Bilancio di sostenibilità: un po’ di storia

Il primo caso di rendicontazione non economica, con un aspetto sociale, risale addirittura al 1938, con l’azienda tedesca Aeg. Nel 1977, in Francia, venne invece approvata la prima norma che obbligava alla redazione del bilancio di solidarietà le aziende con più di 750 lavoratori. L’anno seguente, il Gruppo Merloni pubblicò in Italia il suo primo bilancio di solidarietà. Fu però un caso isolato. Solo nel 1992 un’altra grande azienda italiana, Ferrovie dello Stato, ne pubblicò un secondo. In quell’anno, non a caso, durante il summit di Rio de Janeiro sull’ambiente venne affrontato per la prima volta il tema dell’impatto ambientale in modo serio e strutturato.

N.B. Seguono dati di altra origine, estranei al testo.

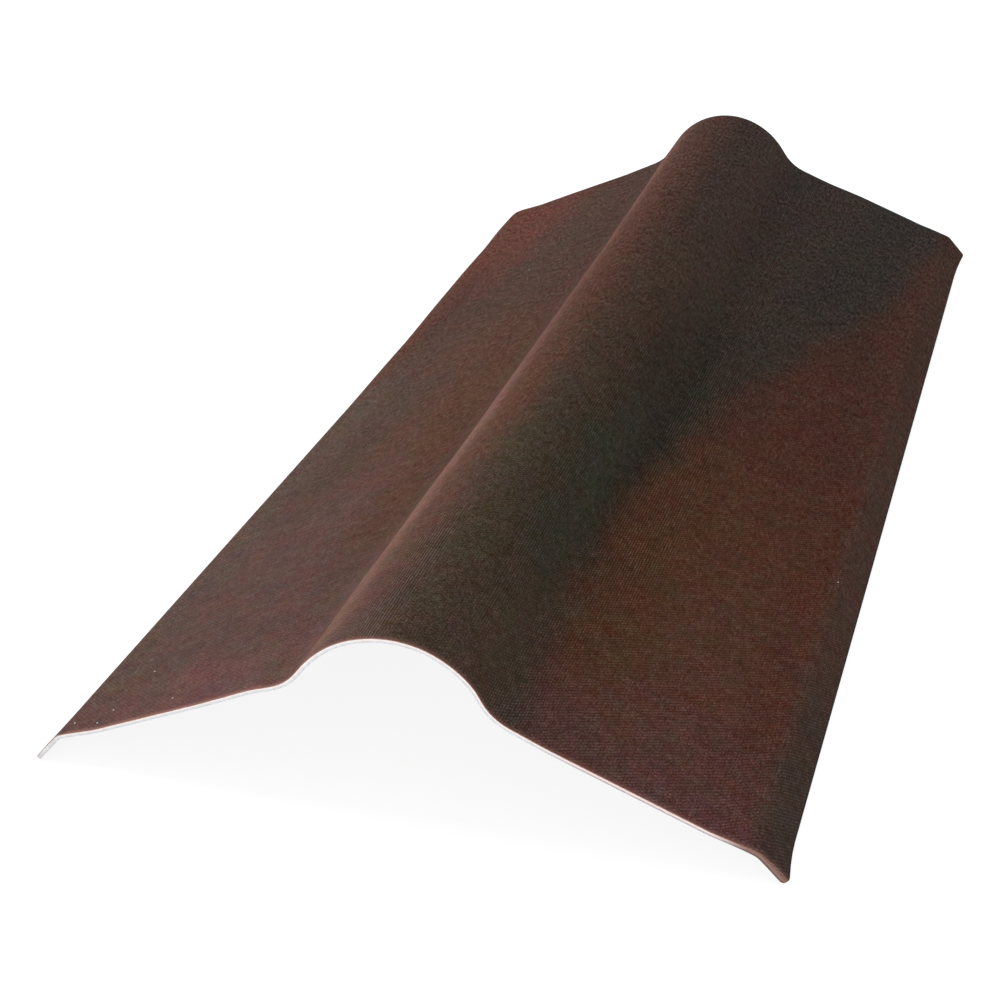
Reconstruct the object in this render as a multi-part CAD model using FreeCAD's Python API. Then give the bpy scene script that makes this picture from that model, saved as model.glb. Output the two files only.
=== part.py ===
import FreeCAD, Part
import math
import os

# Roof ridge cap: one sheet of bitumen-bound fibre, pressed hot to a saddle section.
# Lengths are in millimetres, slopes in degrees below the level, radii on the top face.
# X runs across the ridge, Y along it and Z up. The origin is on the floor under the middle,
# and the cap stands on the cut edges of its two lips.

# The sheet, with its width taken over both lips
LENGTH = 1000.0
WIDTH = 485.0
SHEET_T = 3.0

# The roll that stands over the ridge board
ROLL_R = 67.0
FLANK_SLOPE = 59.0
FLANK_RUN = 3.0
FOOT_R = 43.0

# The wings that lie on the two roof slopes, and the flatter hem along each of them
WING_SLOPE = 23.0
HEM_BEND_R = 60.0
HEM_SLOPE = 18.0
HEM_RUN = 24.0

# The drip lip turned down along each hem, its corners rounded where the sheet was trimmed
LIP_INNER_R = 7.0
LIP_SLOPE = 48.5
LIP_RUN = 20.0
LIP_CORNER_R = 5.0


def in_section(x, z):
    """A point or direction in the plane of the section."""
    return FreeCAD.Vector(x, 0, z)


def outward(slope):
    """The direction square to the top face where the right half falls at this slope."""
    angle = math.radians(slope)
    return in_section(math.sin(angle), math.cos(angle))


def downhill(slope):
    """The direction along the sheet where the right half falls at this slope."""
    angle = math.radians(slope)
    return in_section(math.cos(angle), -math.sin(angle))


def to_left(shape):
    """The same stretch on the left half."""
    return shape.mirror(FreeCAD.Vector(0, 0, 0), FreeCAD.Vector(1, 0, 0))


def lip_bend_r():
    """The lip bends round its inner radius, so the top face has the sheet outside that."""
    return LIP_INNER_R + SHEET_T


def bend_width(radius, slope, end_slope):
    """How far a bend goes across the ridge on the top face."""
    return radius * abs(outward(end_slope).x - outward(slope).x)


def wing_run():
    """The wing's flat is what the half width leaves beside the roll, the hem and the lip."""
    others = bend_width(ROLL_R, 0, FLANK_SLOPE)
    others += FLANK_RUN * downhill(FLANK_SLOPE).x
    others += bend_width(FOOT_R, FLANK_SLOPE, WING_SLOPE)
    others += bend_width(HEM_BEND_R, WING_SLOPE, HEM_SLOPE)
    others += HEM_RUN * downhill(HEM_SLOPE).x
    others += bend_width(lip_bend_r(), HEM_SLOPE, LIP_SLOPE)
    others += LIP_RUN * downhill(LIP_SLOPE).x
    return (WIDTH / 2 - others) / downhill(WING_SLOPE).x


def half_stretches():
    """Radius or run of each stretch beside the crown, and the slope at which it ends."""
    return [
        ("run", FLANK_RUN, FLANK_SLOPE),
        ("bend", FOOT_R, WING_SLOPE),
        ("run", wing_run(), WING_SLOPE),
        ("bend", HEM_BEND_R, HEM_SLOPE),
        ("run", HEM_RUN, HEM_SLOPE),
        ("bend", lip_bend_r(), LIP_SLOPE),
        ("run", LIP_RUN, LIP_SLOPE),
    ]


def bend(start, slope, end_slope, top_radius, inset):
    """An arc from one slope to the next, and its end. A steepening bend is hollow below."""
    hand = 1 if end_slope > slope else -1
    reach = hand * top_radius - inset
    centre = start - outward(slope) * reach
    middle = centre + outward((slope + end_slope) / 2) * reach
    end = centre + outward(end_slope) * reach
    return Part.Arc(start, middle, end).toShape(), end


def run(start, slope, length):
    """A straight stretch, and its end."""
    end = start + downhill(slope) * length
    return Part.makeLine(start, end), end


def face_line(inset):
    """One face of the sheet seen from its end, and its right lip's end.

    The inset is the depth below the top face. Every stretch runs tangent into the next,
    so one thickness parts the two faces all the way.
    """
    crown_centre = in_section(0, -ROLL_R)
    crown_r = ROLL_R - inset
    at = crown_centre + outward(FLANK_SLOPE) * crown_r
    left_shoulder = in_section(-at.x, at.z)
    crown = Part.Arc(left_shoulder, in_section(0, -inset), at).toShape()
    slope = FLANK_SLOPE
    right_half = []
    for kind, size, end_slope in half_stretches():
        if kind == "bend":
            edge, at = bend(at, slope, end_slope, size, inset)
        else:
            edge, at = run(at, slope, size)
        right_half.append(edge)
        slope = end_slope
    left_half = [to_left(edge) for edge in right_half]
    return left_half + [crown] + right_half, at


def saddle_section():
    """The closed section, and the two ends of its right lip's cut edge."""
    top_edges, top_end = face_line(0)
    under_edges, under_end = face_line(SHEET_T)
    cut = Part.makeLine(top_end, under_end)
    edges = top_edges + under_edges + [cut, to_left(cut)]
    return Part.Face(Part.Wire(Part.__sortEdges__(edges))), top_end, under_end


def round_lip_corners(sheet, top_end, under_end):
    """Round the four corners where a lip's cut edge meets an end of the sheet."""
    middle = (top_end + under_end) / 2
    corners = [in_section(side * middle.x, middle.z) + FreeCAD.Vector(0, y, 0)
               for side in (-1, 1) for y in (0, LENGTH)]
    near = SHEET_T / 100
    edges = [edge for edge in sheet.Edges
             if any(edge.CenterOfMass.distanceToPoint(corner) < near for corner in corners)]
    return sheet.makeFillet(LIP_CORNER_R, edges)


def ridge_cap():
    """The whole cap, moved so that it stands on its lips with the origin under its middle."""
    section, top_end, under_end = saddle_section()
    sheet = section.extrude(FreeCAD.Vector(0, LENGTH, 0))
    sheet = round_lip_corners(sheet, top_end, under_end)
    sheet.translate(FreeCAD.Vector(0, -LENGTH / 2, -under_end.z))
    return sheet


os.makedirs("parts", exist_ok=True)
ridge_cap().exportStep("parts/ridge_cap.step")
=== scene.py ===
import math

import bpy
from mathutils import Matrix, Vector


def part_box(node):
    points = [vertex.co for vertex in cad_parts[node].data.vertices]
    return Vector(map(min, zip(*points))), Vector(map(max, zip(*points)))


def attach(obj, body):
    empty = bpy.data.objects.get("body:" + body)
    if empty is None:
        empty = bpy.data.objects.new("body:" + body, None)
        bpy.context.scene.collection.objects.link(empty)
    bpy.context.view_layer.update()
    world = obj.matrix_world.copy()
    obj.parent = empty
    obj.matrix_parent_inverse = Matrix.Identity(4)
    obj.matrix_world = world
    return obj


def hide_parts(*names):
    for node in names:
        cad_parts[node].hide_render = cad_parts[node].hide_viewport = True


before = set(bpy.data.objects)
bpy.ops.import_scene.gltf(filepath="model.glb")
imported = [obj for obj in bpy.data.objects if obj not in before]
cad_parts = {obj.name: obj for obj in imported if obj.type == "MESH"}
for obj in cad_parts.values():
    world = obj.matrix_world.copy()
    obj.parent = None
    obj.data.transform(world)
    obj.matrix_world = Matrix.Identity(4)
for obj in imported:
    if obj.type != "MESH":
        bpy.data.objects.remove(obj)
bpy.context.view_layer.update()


# The cap is one sheet of bitumen-bound fibre, 3 mm thick, pressed hot between two moulds to a
# saddle section: a round roll over the ridge, a wing down each slope, a flatter hem along each
# wing and a drip lip turned down from it. Its ends and lips are trimmed square with a blade.
cap_low, cap_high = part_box("ridge_cap")

# Its section, in metres and in degrees below the level. The radii are on the top face.
SHEET_T = 0.003
ROLL_R = 0.067
FLANK_SLOPE = 59.0
FLANK_RUN = 0.003
FOOT_R = 0.043
WING_SLOPE = 23.0
HEM_BEND_R = 0.060
HEM_SLOPE = 18.0
HEM_RUN = 0.024
LIP_BEND_R = 0.010
LIP_SLOPE = 48.5
LIP_RUN = 0.020
WORN_CORNER_R = 0.005
SHARP_CORNER_R = 0.002
CORNER_STEPS = 6
CORNER_ROOM = 0.006
MESH_STEP = 0.005
LIP_BEND_STEP = 0.0013
ARRIS_R = 0.0004


def outward(slope):
    """The direction square to the top face where the right half falls at this slope."""
    return Vector((math.sin(math.radians(slope)), 0, math.cos(math.radians(slope))))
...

Oggi i temi dell’inquinamento atmosferico, delle emissioni di Co2, del surriscaldamento globale, della deforestazione e della minaccia alla biodiversità sono diventati finalmente patrimonio di tutti, anche se c’è ancora tanto da fare. La consapevolezza sta aumentando rapidamente a tutti i livelli. Le aziende giocano un ruolo importante  e sono tenute, sul piano morale ed etico quando non legale, a rendere conto del comportamento che stanno mettendo in atto.